Swann-Paez would survive, but her family couldn't know that at the time.
"They were scared," she said. "At first they thought, did I write something wrong? Was it an auto-correct? Was I joking? Then when they realised there was a shooting, they panicked."
Her message was echoed by one of the victims of the Orlando shooting, a club performer who goes by Jeff Xcentric Lords. He posted a frantic message on his Facebook page: "I been shot atbclub pulse. . . losiing blood, love u all. . . ." He was reported to be in stable condition.
Swann-Paez said she didn't think she would die, even as she bled on the floor of the conference room. But, just in case, "I wanted to make sure my last words were that I loved them," she said.
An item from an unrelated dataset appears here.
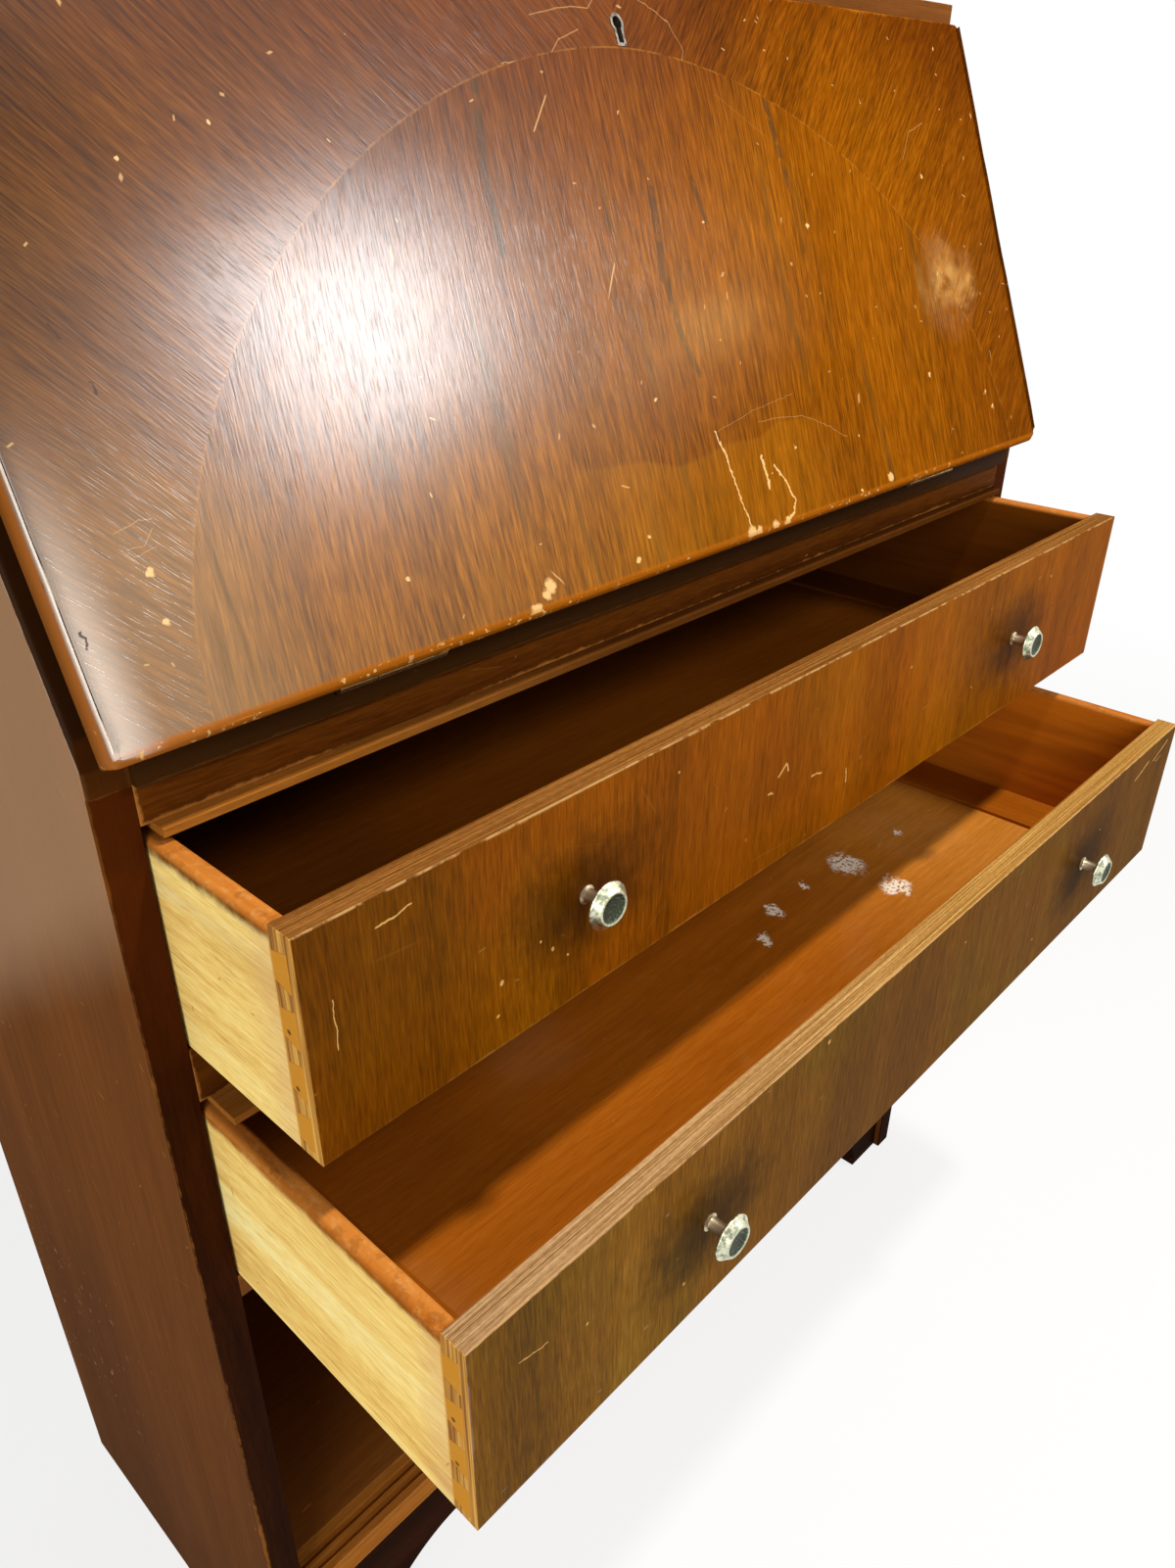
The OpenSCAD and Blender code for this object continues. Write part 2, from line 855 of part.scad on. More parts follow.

When those words are the last, the sense of closure and connection might offer a lasting solace to grieving friends and family, Keeley says. But not everyone will feel that way.
"Technology is a double-edged sword," she said. "For some, uncertainty is better; they think, 'I don't want to know how much they hurt at the end of life. I don't want to know how scared they were, because it's too much to bear.' "
For those people, she says, a lingering Snapchat video, Facebook post or text message will haunt instead of heal.
But that final connection is almost certainly a comfort to the person who sent the message.
"To be able to say 'I'm scared' to somebody, and know that someone is on the other end - you know that someone is holding you, even through a text," she says. "You're not alone."